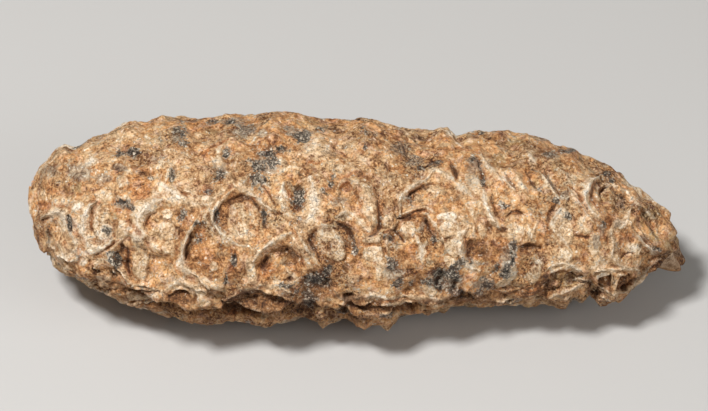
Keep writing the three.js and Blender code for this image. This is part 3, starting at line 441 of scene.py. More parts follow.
# name: (rise, half width, half height, how pale, its middle)
BOSSES = {
    "split inner": (0.4, 0.8, 1.3, 0.1, (322, 246)), "lobe heel": (0.4, 1.0, 0.9, 0.1, (409, 250)),
    "wing boss": (0.35, 1.8, 1.0, 0.1, (444, 194)), "cup boss": (0.45, 0.9, 1.2, 0.0, (609, 199)),
    "end bead": (0.45, 0.55, 0.5, 0.9, (84, 262)), "end bulge": (0.4, 1.0, 0.8, 0.7, (76, 205)),
    "end knob": (0.35, 0.9, 0.8, 0.4, (58, 201)), "second stone": (0.4, 1.3, 0.8, 0.4, (105, 195)),
    "top stone": (0.4, 0.9, 0.7, 0.6, (92, 162)), "top stone two": (0.35, 1.2, 1.0, 0.3, (60, 156)),
    "hollow floor": (0.4, 1.3, 1.4, 0.1, (210, 256)), "root bead": (0.4, 0.9, 0.7, 0.6, (218, 288)),
    "top left bump": (0.4, 1.5, 0.8, 0.3, (131, 130)), "top bump": (0.35, 1.4, 0.6, 0.3, (445, 134)),
    "top knob": (0.35, 1.6, 0.8, 0.3, (160, 165)), "saddle knob": (0.3, 2.0, 1.3, 0.4, (318, 152)),
    "hem stone": (0.4, 1.0, 0.8, 0.5, (352, 278)), "hem stone two": (0.4, 0.9, 0.7, 0.2, (392, 291)),
    "slope knob": (0.35, 1.3, 1.2, 0.1, (548, 160)), "slope knob two": (0.3, 1.2, 0.9, 0.3, (590, 168)),
}

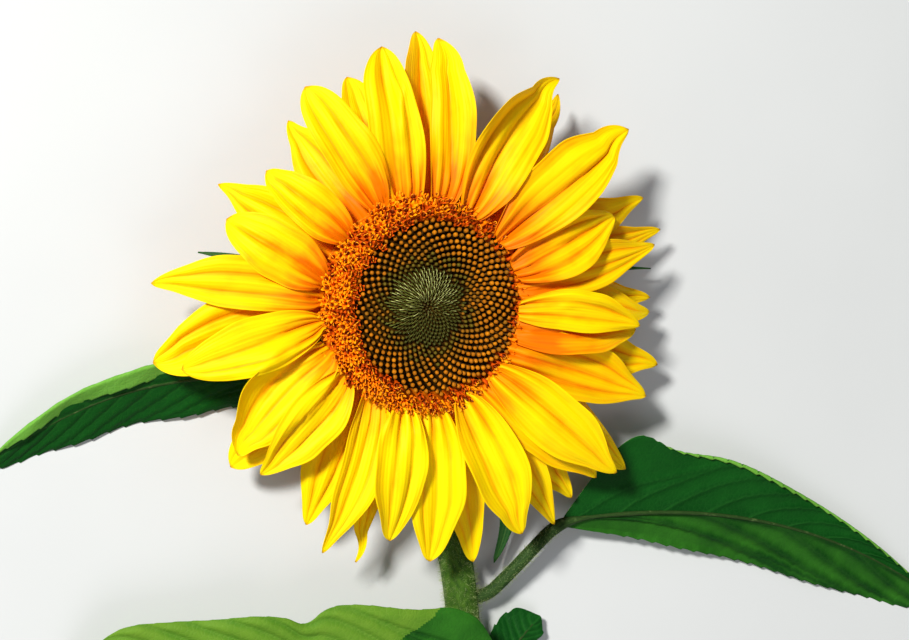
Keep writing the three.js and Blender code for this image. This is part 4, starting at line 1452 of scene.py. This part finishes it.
# The tone of each leaf's upper side, right half and left half: painted light and shade, brighter on a half
# that faces the light and darker on a half in shade.
LEAF_TOPS = {
    "right_leaf": ("mid", "dark"), "left_leaf": ("dark", "dark"),
    "front_leaf": ("yellow", "mid"), "small_leaf": ("dark", "dark"),
}

bpy.context.scene.view_settings.view_transform = "Standard"
make_camera()
make_stage()
for lamp_name, settings in LAMPS.items():
    add_lamp(lamp_name, *settings)

petal_material = petal_finish()
laid_petals = []
for whorl in WHORLS:
    for petal in petals_of(whorl):
        make_petal(petal, petal_material, laid_petals)

florets = grow_florets()
bed_finish = speckled_finish("disc_bed", BED_TONES, specular=0.0)
make_bed(bed_finish, speckled_finish("ring_bed", RING_BED_TONES, specular=0.0))
bud_finishes = speckled_finishes(BUD_TONES, 1400.0, 0.5, 0.07)
make_buds(florets, [*bud_finishes, speckled_finish("bud_foot", BUD_FOOT_TONES)])
lobe_finishes = speckled_finishes(LOBE_TONES, 900.0, 0.6, 0.05)
anther_finish = speckled_finish("anther", ANTHER_TONES, 900.0, 0.5)
make_ring(florets, lobe_finishes, anther_finish, speckled_finish("stigma", STIGMA_TONES, 900.0))
make_scales(florets, speckled_finishes(SCALE_TONES, 600.0) + speckled_finishes(DARK_SCALE_TONES, 900.0))

stem_skin = stem_finish("stem_skin", *STEM_TONES)
stalk_skin = stem_finish("stalk_skin", *STALK_TONES)
hair_skin = speckled_finish("hairs", HAIR_TONES, 300.0, 0.5)
stem_line = make_stem(stem_skin, speckled_finish("pith", PITH_TONES, 500.0, 0.8), hair_skin)
leaf_skins = {tone: leaf_finish("leaf_" + tone, *colours) for tone, colours in LEAF_TONES.items()}
for leaf_name, (right_tone, left_tone) in LEAF_TOPS.items():
    leaf_blade = make_leaf(leaf_name, leaf_skins[right_tone], leaf_skins[left_tone], leaf_skins["light"])
    make_stalk(leaf_name, leaf_blade, stem_line, stalk_skin, hair_skin)

bract_skin = leaf_finish("bract_skin", *BRACT_TONES)
make_bracts("bracts_outer", "outer_bracts", bract_skin, hair_skin)
make_bracts("bracts_inner", "inner_bracts", bract_skin, hair_skin)
make_bowl(stem_skin, speckled_finish("ray_seat", SEAT_TONES, 400.0))
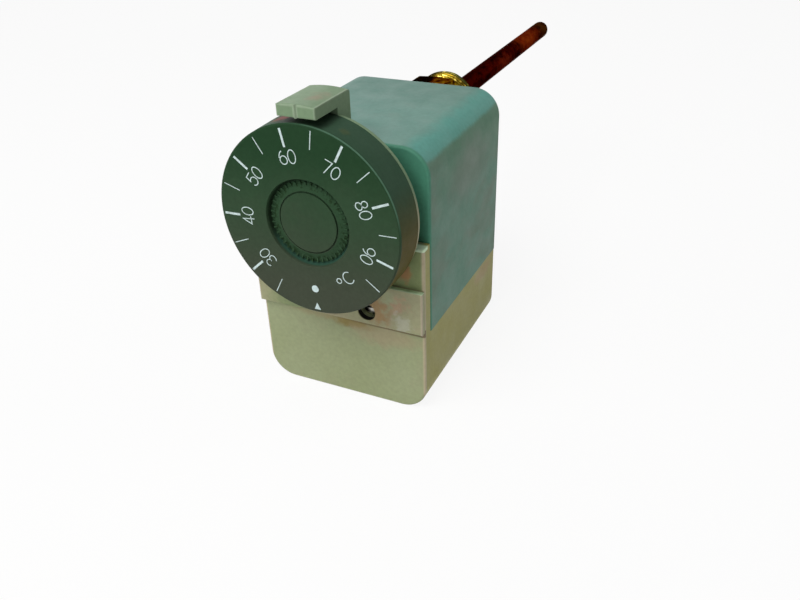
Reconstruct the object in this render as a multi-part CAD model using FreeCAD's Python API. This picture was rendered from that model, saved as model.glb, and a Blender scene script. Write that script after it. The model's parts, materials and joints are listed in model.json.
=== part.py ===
import FreeCAD, Part
import math
import os

# Immersion temperature control: a boxed dial control with a capillary sensor in a screw-in pocket.
# Millimetres. X is to the right of someone who faces the dial, Y runs back along the pocket, Z is up.
# The pieces are drawn with y = 0 at the cover's front, z = 0 at the foot and x = 0 at mid-width, and
# each is moved at export so that the origin lies on the pocket's axis, at the fitting's shoulder.

V = FreeCAD.Vector
AXIS_X = V(1, 0, 0)
AXIS_Y = V(0, 1, 0)
AXIS_Z = V(0, 0, 1)

# Case. Its height, depth and the heights of its axes follow from what it holds.
CASE_WIDTH = 53.4
TOP_CORNER_R = 8.1
BOTTOM_CORNER_R = 7.9
SEAM_Z = 26.2
TOP_ROOM = 12.9
COVER_WALL = 2.0
COVER_EDGE_R = 0.7
BASE_INSET = 0.15
BASE_WALL = 3.0
BASE_FLOOR = 2.6
TONGUE_WALL = 1.2
TONGUE_HEIGHT = 3.0
TONGUE_END_GAP = 1.0
SLIP = 0.15

# Front wall of the lower housing, which runs up before the cover
FRONT_PROUD = 3.85
FRONT_BELOW_DIAL = 8.7
FRONT_RIM = 3.0
FRONT_SKIN = 2.2
BASE_EDGE_R = 0.7

# Index plate: disc behind the dial, band at its foot and pointer tab at its top
BAND_PROUD = 1.85
BAND_ABOVE_SEAM = 1.6
BAND_HEIGHT = 13.5
DISC_INSET = 0.05
DISC_THICK = 1.15
PLATE_BOSS_WALL = 2.4
PLATE_EDGE_R = 0.4
TAB_WIDTH = 10.8
TAB_CLEAR = 1.45
TAB_THICK = 3.4
TAB_ROUND = 0.3
TAB_REACH = 10.7
TAB_REAR_GAP = 0.4
TAB_ROOT_DROP = 12.0
INDEX_RIDGE = 0.35

# Dial
DIAL_INSET = 0.35
DIAL_DEPTH = 10.1
DIAL_FLARE = 0.2
DIAL_BEVEL = 0.4
DIAL_GAP = 0.3
DIAL_FACE = 2.2
DIAL_SKIRT = 1.8
RECESS_R = 12.2
RECESS_DEPTH = 1.6
RECESS_DRAFT = 0.5
BUTTON_R = 8.25
BUTTON_SUNK = 0.7
BUTTON_GROOVE = 0.4
RING_RISE = 0.7
RIB_COUNT = 44
RIB_WIDTH = 0.45
RIB_HEIGHT = 0.2
RIB_INNER_GAP = 0.95
RIB_OUTER_GAP = 0.4
HUB_R = 6.5
HUB_BEHIND = 1.2

# Scale of the dial: degrees of temperature, and degrees of turn for each of them
SET_LOW = 25.0
SET_HIGH = 95.0
SET_REST = 63.0
TURN_PER_DEGREE = 4.0
STOP_INSIDE_RIM = 6.0
STOP_POST_R = 1.5
STOP_POST_LENGTH = 4.0
STOP_RIB = 1.8
STOP_CLEAR = 0.25
ROOT = 0.5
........
# YOUR OBJECTIVE
Give back exactly the material above from its opening line to the line bearing "make_petal(petal, petal_material, laid_petals)".

# THE COMPLETED TASK
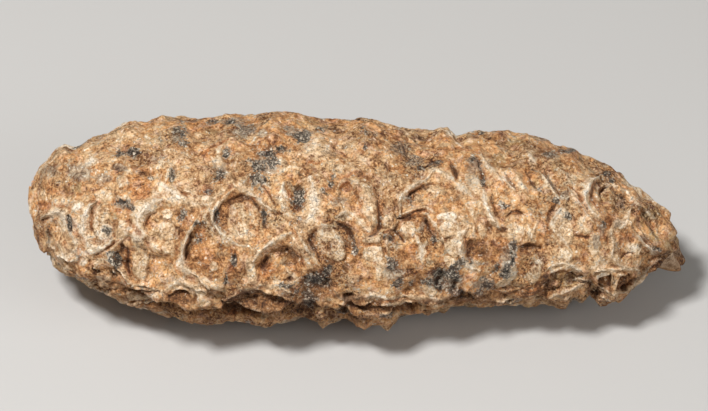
Keep writing the three.js and Blender code for this image. This is part 3, starting at line 441 of scene.py. More parts follow.
# name: (rise, half width, half height, how pale, its middle)
BOSSES = {
    "split inner": (0.4, 0.8, 1.3, 0.1, (322, 246)), "lobe heel": (0.4, 1.0, 0.9, 0.1, (409, 250)),
    "wing boss": (0.35, 1.8, 1.0, 0.1, (444, 194)), "cup boss": (0.45, 0.9, 1.2, 0.0, (609, 199)),
    "end bead": (0.45, 0.55, 0.5, 0.9, (84, 262)), "end bulge": (0.4, 1.0, 0.8, 0.7, (76, 205)),
    "end knob": (0.35, 0.9, 0.8, 0.4, (58, 201)), "second stone": (0.4, 1.3, 0.8, 0.4, (105, 195)),
    "top stone": (0.4, 0.9, 0.7, 0.6, (92, 162)), "top stone two": (0.35, 1.2, 1.0, 0.3, (60, 156)),
    "hollow floor": (0.4, 1.3, 1.4, 0.1, (210, 256)), "root bead": (0.4, 0.9, 0.7, 0.6, (218, 288)),
    "top left bump": (0.4, 1.5, 0.8, 0.3, (131, 130)), "top bump": (0.35, 1.4, 0.6, 0.3, (445, 134)),
    "top knob": (0.35, 1.6, 0.8, 0.3, (160, 165)), "saddle knob": (0.3, 2.0, 1.3, 0.4, (318, 152)),
    "hem stone": (0.4, 1.0, 0.8, 0.5, (352, 278)), "hem stone two": (0.4, 0.9, 0.7, 0.2, (392, 291)),
    "slope knob": (0.35, 1.3, 1.2, 0.1, (548, 160)), "slope knob two": (0.3, 1.2, 0.9, 0.3, (590, 168)),
}

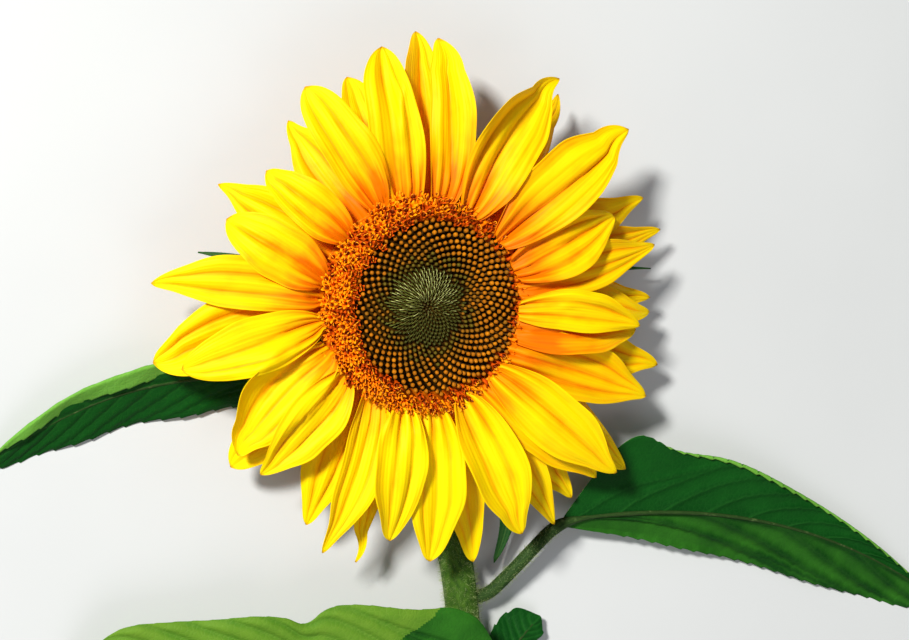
Keep writing the three.js and Blender code for this image. This is part 4, starting at line 1452 of scene.py. This part finishes it.
# The tone of each leaf's upper side, right half and left half: painted light and shade, brighter on a half
# that faces the light and darker on a half in shade.
LEAF_TOPS = {
    "right_leaf": ("mid", "dark"), "left_leaf": ("dark", "dark"),
    "front_leaf": ("yellow", "mid"), "small_leaf": ("dark", "dark"),
}

bpy.context.scene.view_settings.view_transform = "Standard"
make_camera()
make_stage()
for lamp_name, settings in LAMPS.items():
    add_lamp(lamp_name, *settings)

petal_material = petal_finish()
laid_petals = []
for whorl in WHORLS:
    for petal in petals_of(whorl):
        make_petal(petal, petal_material, laid_petals)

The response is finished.